>> Start Provided records

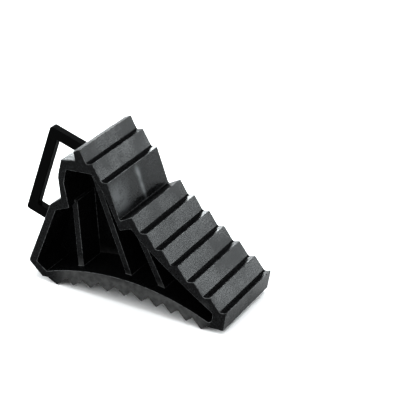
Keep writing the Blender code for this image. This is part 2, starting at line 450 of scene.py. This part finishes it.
def moulded_body():
    """The body's surface with the filled roots, round edges and sunken faces of a moulding."""
    bm = bmesh.new()
    bm.from_mesh(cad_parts["chock_body"].data)
    bmesh.ops.remove_doubles(bm, verts=bm.verts, dist=WELD)
    bmesh.ops.dissolve_limit(bm, angle_limit=FLAT, verts=bm.verts, edges=bm.edges)
    # edges that get wear and a painted highlight
    worn_and_highlight = bm.faces.layers.float.new("worn_and_highlight")
    # where the highlight on the long tooth's face is painted
    painted_highlight = bm.verts.layers.float.new("painted_highlight")
    long_face = max(filter(looks_at_wheel, bm.faces), key=lambda f: f.calc_area())
    heights = [v.co.z for v in long_face.verts]
    middle, normal = long_face.calc_center_median(), long_face.normal.copy()
    fill_roots(bm)
    round_edges(bm, worn_and_highlight)
    across = Vector((0, 1, 0))
    slice_up(bm, list(bm.faces), across * cad_low.y, across * cad_high.y)
    bm.normal_update()
    long_faces = [
        f for f in bm.faces
        if f.normal.dot(normal) > SAME_WAY
        and abs((f.calc_center_median() - middle).dot(normal)) < SAME_PLANE
    ]
    slope = normal.cross(across)
    reaches = [v.co.dot(slope) for f in long_faces for v in f.verts]
    long_faces = slice_up(bm, long_faces, slope * min(reaches), slope * max(reaches))
    bm.normal_update()
    sink_faces(bm, long_faces, min(heights), max(heights), painted_highlight)
    mesh = bpy.data.meshes.new("rubber_body")
    bm.to_mesh(mesh)
    bm.free()
    mesh.polygons.foreach_set("use_smooth", [True] * len(mesh.polygons))
    piece = bpy.data.objects.new("rubber_body", mesh)
    bpy.context.scene.collection.objects.link(piece)
    even = piece.modifiers.new("even", "WEIGHTED_NORMAL")
    even.weight = LARGE_FACES
    return piece


def moulded_handle():
    """The handle's surface with its edges and inner corners rounded as moulded ones are."""
    piece = bpy.data.objects.new("carry_handle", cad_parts["handle"].data.copy())
    bpy.context.scene.collection.objects.link(piece)
    weld = piece.modifiers.new("weld", "WELD")
    weld.merge_threshold = WELD
    remesh = piece.modifiers.new("remesh", "REMESH")
    remesh.mode = "VOXEL"
    remesh.voxel_size = HANDLE_VOXEL
    remesh.use_smooth_shade = True
    smooth = piece.modifiers.new("smooth", "SMOOTH")
    smooth.factor = SMOOTHING_FACTOR
    smooth.iterations = SMOOTHING
    bpy.context.view_layer.update()
    mesh = bpy.data.meshes.new_from_object(piece.evaluated_get(bpy.context.evaluated_depsgraph_get()))
    piece.modifiers.clear()
    piece.data = mesh
    mesh.name = "carry_handle"
    return piece


def floor():
    bpy.ops.mesh.primitive_plane_add(size=FLOOR_SIZE, location=(0, 0, 0))
    made = bpy.context.object
    made.name = "floor"
    paint, _, bsdf = shader("floor", FLOOR_SPECULAR)
    bsdf.inputs["Base Color"].default_value = (FLOOR_TONE, FLOOR_TONE, FLOOR_TONE, 1)
    bsdf.inputs["Roughness"].default_value = FLOOR_ROUGHNESS
    made.data.materials.append(paint)


def finish(piece, node, material):
    """Gives the piece its material and puts it in the place of the CAD node."""
    piece.data.materials.clear()
    piece.data.materials.append(material)
    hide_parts(node)
    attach(piece, "root")


camera()
surround()
for box in SOFTBOXES:
    softbox(*box)
floor()
finish(moulded_body(), "chock_body", rubber())
finish(moulded_handle(), "handle", plastic())
bpy.context.scene.view_settings.view_transform = "Standard"
bpy.context.scene.view_settings.look = "High Contrast"
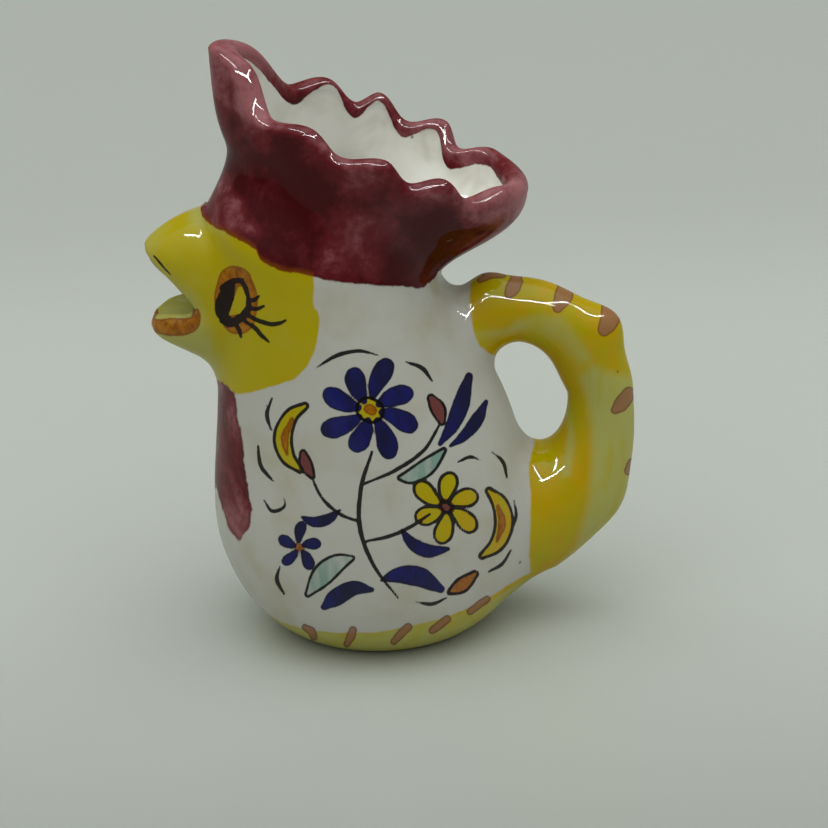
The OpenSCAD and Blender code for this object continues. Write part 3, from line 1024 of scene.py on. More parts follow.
ORNAMENT = [
    # stems and branches
    line("black", (398, 598, 0.25), (374, 566, 0.45), (360, 528, 0.55), (361, 488, 0.5),
         (372, 452, 0.35)),
    line("black", (363, 542, 0.3), (390, 536, 0.45), (412, 526, 0.45), (430, 514, 0.3)),
    line("black", (360, 522, 0.3), (340, 514, 0.45), (322, 498, 0.4), (312, 478, 0.25)),
    line("black", (364, 484, 0.3), (396, 470, 0.45), (424, 450, 0.45), (440, 424, 0.3)),
    # leaves
    shape("turquoise", 0.33, (352, 558, 0.4), (336, 564, 1.9), (322, 576, 2.2), (308, 594, 0.5)),
    shape("turquoise", 0.33, (400, 478, 0.4), (412, 476, 1.5), (428, 466, 1.7), (444, 450, 0.4)),
    line("blue", (382, 580, 0.5), (400, 575, 1.9), (420, 577, 2.3), (441, 589, 0.9)),
    line("blue", (372, 590, 0.5), (354, 588, 1.7), (337, 597, 2.0), (324, 607, 0.8)),
    line("blue", (402, 530, 0.4), (412, 543, 1.4), (428, 551, 1.6), (448, 549, 0.6)),
    line("blue", (440, 444, 0.5), (452, 426, 1.6), (462, 402, 1.9), (469, 376, 0.8)),
    line("blue", (450, 446, 0.4), (464, 436, 1.2), (477, 420, 1.5), (486, 402, 0.6)),
    line("blue", (340, 510, 0.4), (328, 519, 1.3), (314, 522, 1.2), (302, 517, 0.4)),
    # scrolls
    shape("yellow", 0.36, (482, 556, 0.5), (497, 544, 1.5), (504, 524, 1.9), (500, 504, 1.6),
          (489, 491, 0.6)),
    line("orange", (497, 541, 0.4), (502, 523, 0.9), (498, 506, 0.5)),
    shape("yellow", 0.36, (300, 470, 0.5), (287, 456, 1.5), (283, 436, 1.9), (291, 416, 1.4),
          (305, 406, 0.6)),
    line("orange", (287, 454, 0.4), (285, 437, 0.9), (292, 420, 0.5)),
    # buds
    shape("red", 0.3, (442, 422, 0.6), (438, 409, 1.5), (431, 398, 0.7)),
    shape("red", 0.3, (312, 476, 0.5), (306, 465, 1.3), (303, 453, 0.6)),
    shape("orange", 0.33, (450, 592, 0.4), (462, 585, 1.5), (475, 574, 0.6)),
    # flourishes
    line("black", (316, 368, 0.2), (336, 356, 0.5), (358, 351, 0.45), (378, 355, 0.2)),
    line("black", (406, 362, 0.2), (422, 368, 0.5), (432, 381, 0.25)),
    line("black", (272, 398, 0.2), (267, 414, 0.5), (271, 430, 0.25)),
    line("black", (258, 446, 0.25), (261, 466, 0.5), (273, 481, 0.2)),
    line("black", (264, 500, 0.25), (272, 511, 0.45), (284, 507, 0.4), (284, 497, 0.2)),
    line("black", (280, 566, 0.2), (277, 580, 0.5), (284, 594, 0.25)),
    line("black", (492, 452, 0.2), (503, 462, 0.5), (507, 478, 0.25)),
    line("black", (514, 500, 0.25), (516, 516, 0.4), (511, 532, 0.2)),
    line("black", (488, 572, 0.2), (502, 564, 0.45), (511, 550, 0.2)),
    line("black", (458, 462, 0.2), (470, 457, 0.4), (480, 460, 0.2)),
    line("black", (416, 602, 0.2), (432, 604, 0.45), (446, 598, 0.2)),
]
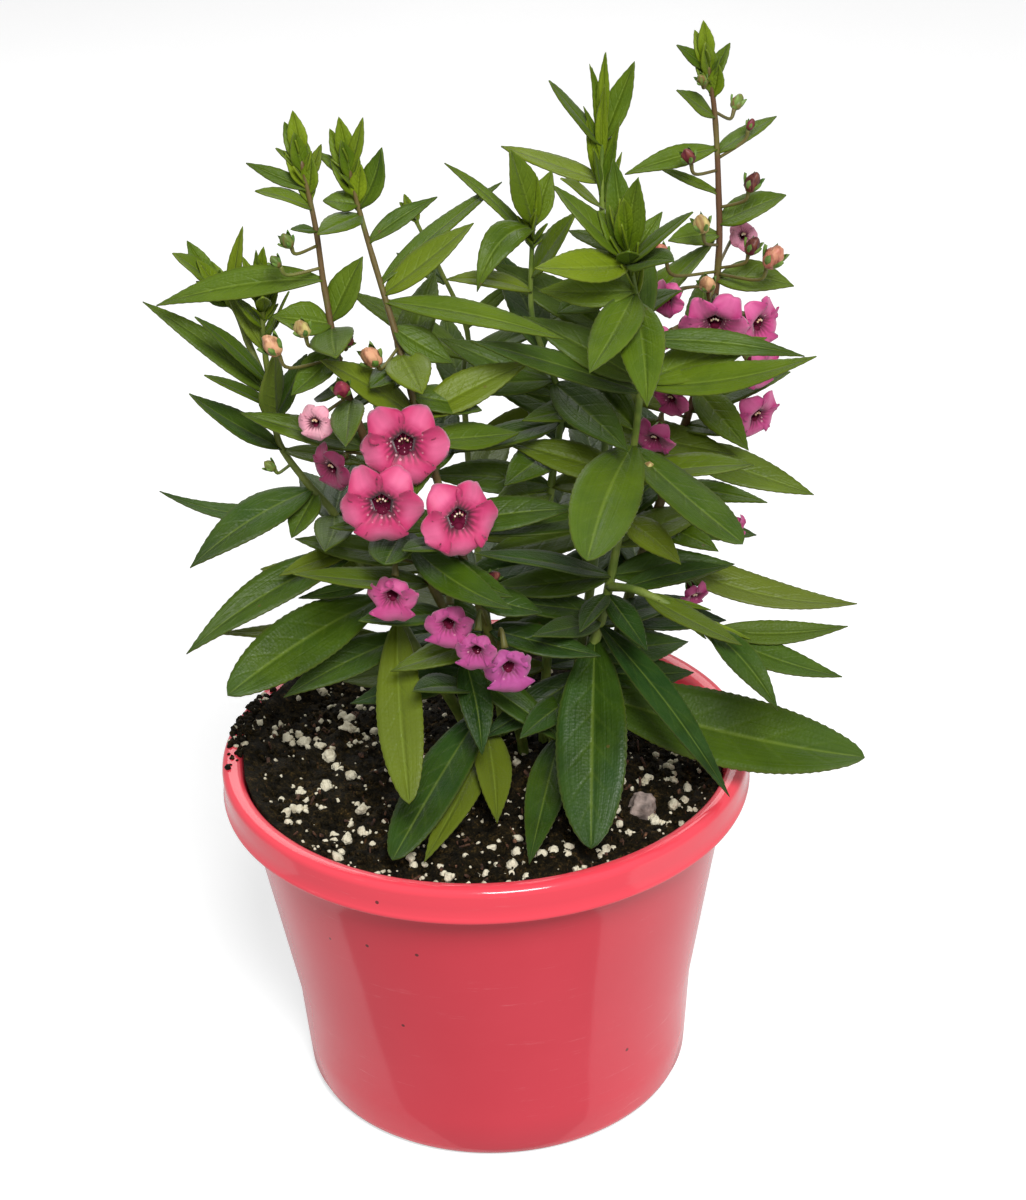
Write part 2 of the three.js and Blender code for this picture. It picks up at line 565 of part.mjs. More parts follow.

>> End Provided records

Task:
Extract the full listing above without altering anything.

Output of the exercise:
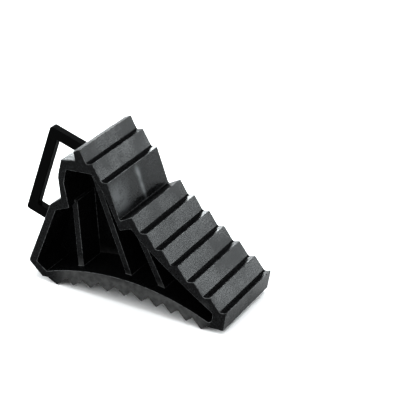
Keep writing the Blender code for this image. This is part 2, starting at line 450 of scene.py. This part finishes it.
def moulded_body():
    """The body's surface with the filled roots, round edges and sunken faces of a moulding."""
    bm = bmesh.new()
    bm.from_mesh(cad_parts["chock_body"].data)
    bmesh.ops.remove_doubles(bm, verts=bm.verts, dist=WELD)
    bmesh.ops.dissolve_limit(bm, angle_limit=FLAT, verts=bm.verts, edges=bm.edges)
    # edges that get wear and a painted highlight
    worn_and_highlight = bm.faces.layers.float.new("worn_and_highlight")
    # where the highlight on the long tooth's face is painted
    painted_highlight = bm.verts.layers.float.new("painted_highlight")
    long_face = max(filter(looks_at_wheel, bm.faces), key=lambda f: f.calc_area())
    heights = [v.co.z for v in long_face.verts]
    middle, normal = long_face.calc_center_median(), long_face.normal.copy()
    fill_roots(bm)
    round_edges(bm, worn_and_highlight)
    across = Vector((0, 1, 0))
    slice_up(bm, list(bm.faces), across * cad_low.y, across * cad_high.y)
    bm.normal_update()
    long_faces = [
        f for f in bm.faces
        if f.normal.dot(normal) > SAME_WAY
        and abs((f.calc_center_median() - middle).dot(normal)) < SAME_PLANE
    ]
    slope = normal.cross(across)
    reaches = [v.co.dot(slope) for f in long_faces for v in f.verts]
    long_faces = slice_up(bm, long_faces, slope * min(reaches), slope * max(reaches))
    bm.normal_update()
    sink_faces(bm, long_faces, min(heights), max(heights), painted_highlight)
    mesh = bpy.data.meshes.new("rubber_body")
    bm.to_mesh(mesh)
    bm.free()
    mesh.polygons.foreach_set("use_smooth", [True] * len(mesh.polygons))
    piece = bpy.data.objects.new("rubber_body", mesh)
    bpy.context.scene.collection.objects.link(piece)
    even = piece.modifiers.new("even", "WEIGHTED_NORMAL")
    even.weight = LARGE_FACES
    return piece


def moulded_handle():
    """The handle's surface with its edges and inner corners rounded as moulded ones are."""
    piece = bpy.data.objects.new("carry_handle", cad_parts["handle"].data.copy())
    bpy.context.scene.collection.objects.link(piece)
    weld = piece.modifiers.new("weld", "WELD")
    weld.merge_threshold = WELD
    remesh = piece.modifiers.new("remesh", "REMESH")
    remesh.mode = "VOXEL"
    remesh.voxel_size = HANDLE_VOXEL
    remesh.use_smooth_shade = True
    smooth = piece.modifiers.new("smooth", "SMOOTH")
    smooth.factor = SMOOTHING_FACTOR
    smooth.iterations = SMOOTHING
    bpy.context.view_layer.update()
    mesh = bpy.data.meshes.new_from_object(piece.evaluated_get(bpy.context.evaluated_depsgraph_get()))
    piece.modifiers.clear()
    piece.data = mesh
    mesh.name = "carry_handle"
    return piece


def floor():
    bpy.ops.mesh.primitive_plane_add(size=FLOOR_SIZE, location=(0, 0, 0))
    made = bpy.context.object
    made.name = "floor"
    paint, _, bsdf = shader("floor", FLOOR_SPECULAR)
    bsdf.inputs["Base Color"].default_value = (FLOOR_TONE, FLOOR_TONE, FLOOR_TONE, 1)
    bsdf.inputs["Roughness"].default_value = FLOOR_ROUGHNESS
    made.data.materials.append(paint)


def finish(piece, node, material):
    """Gives the piece its material and puts it in the place of the CAD node."""
    piece.data.materials.clear()
    piece.data.materials.append(material)
    hide_parts(node)
    attach(piece, "root")


camera()
surround()
for box in SOFTBOXES:
    softbox(*box)
floor()
finish(moulded_body(), "chock_body", rubber())
finish(moulded_handle(), "handle", plastic())
bpy.context.scene.view_settings.view_transform = "Standard"
bpy.context.scene.view_settings.look = "High Contrast"
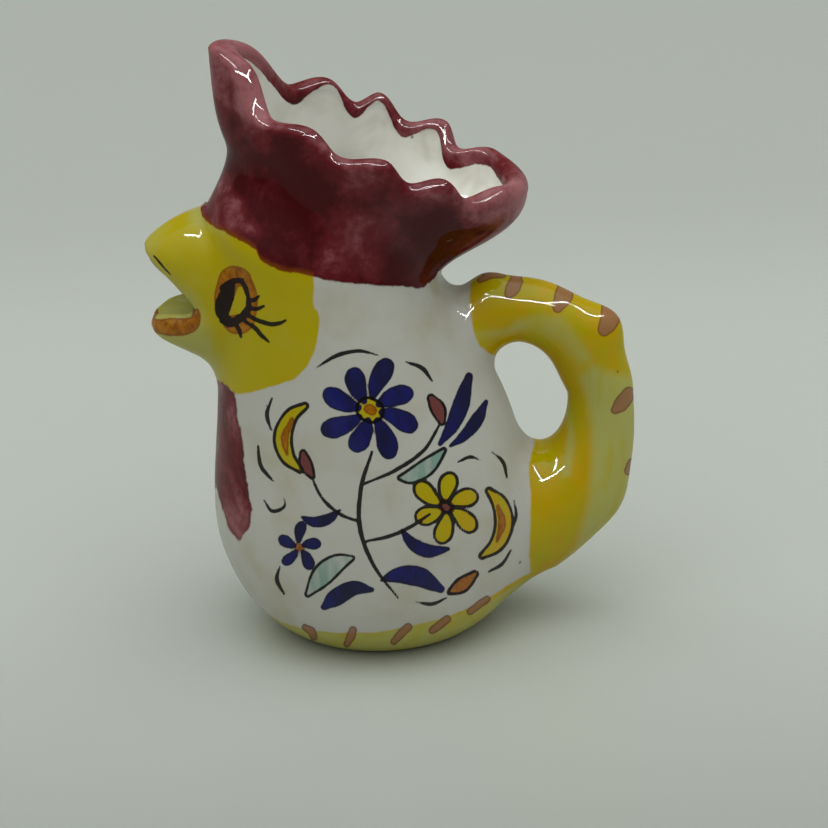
The OpenSCAD and Blender code for this object continues. Write part 3, from line 1024 of scene.py on. More parts follow.
ORNAMENT = [
    # stems and branches
    line("black", (398, 598, 0.25), (374, 566, 0.45), (360, 528, 0.55), (361, 488, 0.5),
         (372, 452, 0.35)),
    line("black", (363, 542, 0.3), (390, 536, 0.45), (412, 526, 0.45), (430, 514, 0.3)),
    line("black", (360, 522, 0.3), (340, 514, 0.45), (322, 498, 0.4), (312, 478, 0.25)),
    line("black", (364, 484, 0.3), (396, 470, 0.45), (424, 450, 0.45), (440, 424, 0.3)),
    # leaves
    shape("turquoise", 0.33, (352, 558, 0.4), (336, 564, 1.9), (322, 576, 2.2), (308, 594, 0.5)),
    shape("turquoise", 0.33, (400, 478, 0.4), (412, 476, 1.5), (428, 466, 1.7), (444, 450, 0.4)),
    line("blue", (382, 580, 0.5), (400, 575, 1.9), (420, 577, 2.3), (441, 589, 0.9)),
    line("blue", (372, 590, 0.5), (354, 588, 1.7), (337, 597, 2.0), (324, 607, 0.8)),
    line("blue", (402, 530, 0.4), (412, 543, 1.4), (428, 551, 1.6), (448, 549, 0.6)),
    line("blue", (440, 444, 0.5), (452, 426, 1.6), (462, 402, 1.9), (469, 376, 0.8)),
    line("blue", (450, 446, 0.4), (464, 436, 1.2), (477, 420, 1.5), (486, 402, 0.6)),
    line("blue", (340, 510, 0.4), (328, 519, 1.3), (314, 522, 1.2), (302, 517, 0.4)),
    # scrolls
    shape("yellow", 0.36, (482, 556, 0.5), (497, 544, 1.5), (504, 524, 1.9), (500, 504, 1.6),
          (489, 491, 0.6)),
    line("orange", (497, 541, 0.4), (502, 523, 0.9), (498, 506, 0.5)),
    shape("yellow", 0.36, (300, 470, 0.5), (287, 456, 1.5), (283, 436, 1.9), (291, 416, 1.4),
          (305, 406, 0.6)),
    line("orange", (287, 454, 0.4), (285, 437, 0.9), (292, 420, 0.5)),
    # buds
    shape("red", 0.3, (442, 422, 0.6), (438, 409, 1.5), (431, 398, 0.7)),
    shape("red", 0.3, (312, 476, 0.5), (306, 465, 1.3), (303, 453, 0.6)),
    shape("orange", 0.33, (450, 592, 0.4), (462, 585, 1.5), (475, 574, 0.6)),
    # flourishes
    line("black", (316, 368, 0.2), (336, 356, 0.5), (358, 351, 0.45), (378, 355, 0.2)),
    line("black", (406, 362, 0.2), (422, 368, 0.5), (432, 381, 0.25)),
    line("black", (272, 398, 0.2), (267, 414, 0.5), (271, 430, 0.25)),
    line("black", (258, 446, 0.25), (261, 466, 0.5), (273, 481, 0.2)),
    line("black", (264, 500, 0.25), (272, 511, 0.45), (284, 507, 0.4), (284, 497, 0.2)),
    line("black", (280, 566, 0.2), (277, 580, 0.5), (284, 594, 0.25)),
    line("black", (492, 452, 0.2), (503, 462, 0.5), (507, 478, 0.25)),
    line("black", (514, 500, 0.25), (516, 516, 0.4), (511, 532, 0.2)),
    line("black", (488, 572, 0.2), (502, 564, 0.45), (511, 550, 0.2)),
    line("black", (458, 462, 0.2), (470, 457, 0.4), (480, 460, 0.2)),
    line("black", (416, 602, 0.2), (432, 604, 0.45), (446, 598, 0.2)),
]
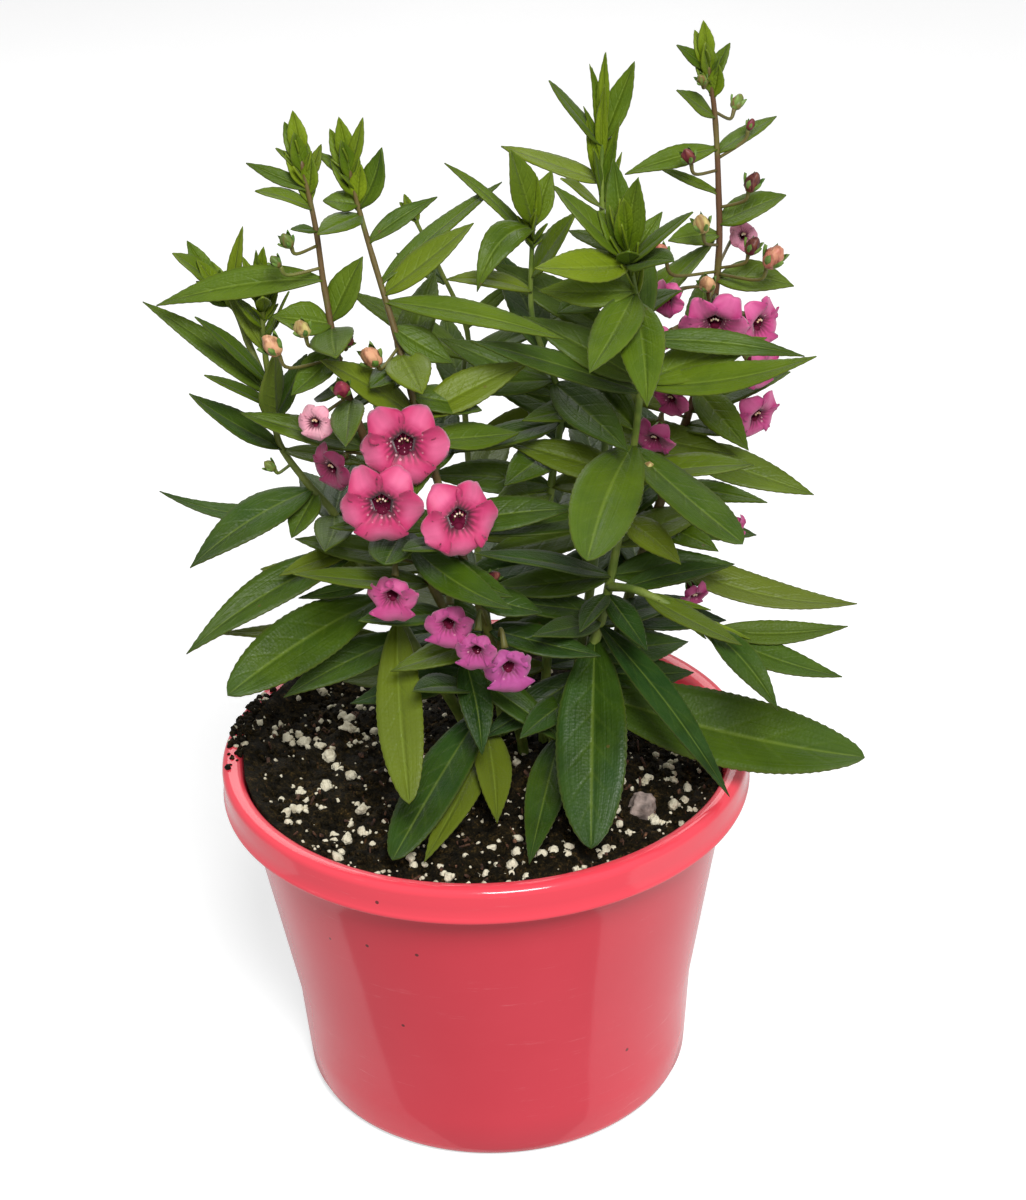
Write part 2 of the three.js and Blender code for this picture. It picks up at line 565 of part.mjs. More parts follow.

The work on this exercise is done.